California’s wind energy areas have unique anchor and mooring challenges, primarily due to their extreme depths, which are up to five times deeper than any existing floating offshore wind installations (1,500 meters compared to 300 meters). Deep waters require anchors with omnidirectional load capacity that can support cost-effective mooring configurations, such as semi-taut or taut mooring, tension-leg platforms, and shared anchors for multiple turbines or mooring lines. To minimize disturbance to benthic habitats, anchors should be installed quietly with a small footprint, and either be recoverable or embedded deeply below the mudline, allowing them to be cut off at the end of service. California’s wind energy areas also face a high likelihood of severe seismic activity, which can liquify the seabed and lead to loss of load capacity or catastrophic failure. Anchors are the third most expensive floating offshore wind component to manufacture after the turbine and floating platform. The cost of manufacturing and installing anchors and mooring systems can contribute up to 20 percent of capital expenditures, amounting to approximately $500,000 to $1 million per installed anchor. The challenge is further compounded by California’s deep waters, the limited availability of suitable installation vessels, an active wave environment, and a constrained domestic heavy-steel-fabrication supply chain, all of which contribute to higher manufacturing, installation, and retrieval costs.

Project Innovation

This project advances the design and development of two floating offshore wind anchors for California’s wind energy areas using automated construction technologies, like 3D concrete printing. By leveraging lower-cost, lower-carbon materials and enabling localized production at in-state ports, the project aims to provide a scalable, sustainable alternative to conventional steel anchors utilizing a local domestic workforce and supply chain.

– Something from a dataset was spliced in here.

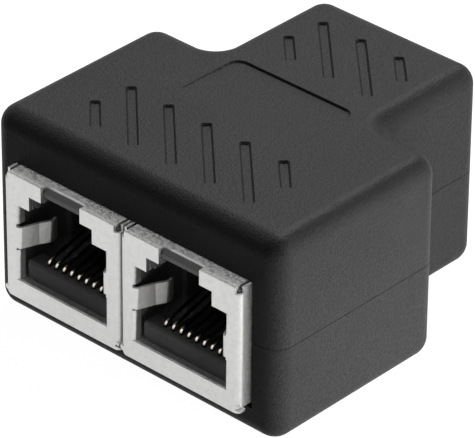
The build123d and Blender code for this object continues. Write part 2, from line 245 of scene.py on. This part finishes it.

The development process includes front-end engineering design, environmental and technoeconomic analysis, prototype fabrication, and laboratory, structural, and geotechnical testing. These efforts will refine two innovative concrete anchor concepts—one suction anchor and one torpedo anchor—optimized for California’s deepwater floating offshore wind farms. The project integrates advanced digital manufacturing techniques to reduce costs, streamline production, and enhance environmental performance while supporting the state’s clean energy and economic development goals.

Project Goals

Advance the design of and develop two 3D-printed concrete anchor concepts that minimize costs and environmental impacts.

Establish anchor design criteria suitable for California Wind Energy Areas.

Assess potential marine environmental impacts and identify methods of mitigation and assess anchor lifecycle impacts.

Project Benefits

This Agreement will result in ratepayer benefits by contributing to cost reductions in California's offshore wind deployments and by increasing grid resiliency and reliability of floating offshore wind through development of low-cost, locally manufactured concrete anchor technologies.

Reliability

The anchors will be designed for superior resilience against seismic events and other California Wind Energy Area-specific conditions and will have a 30+ year service life, decreasing the need for frequent disruptive replacements.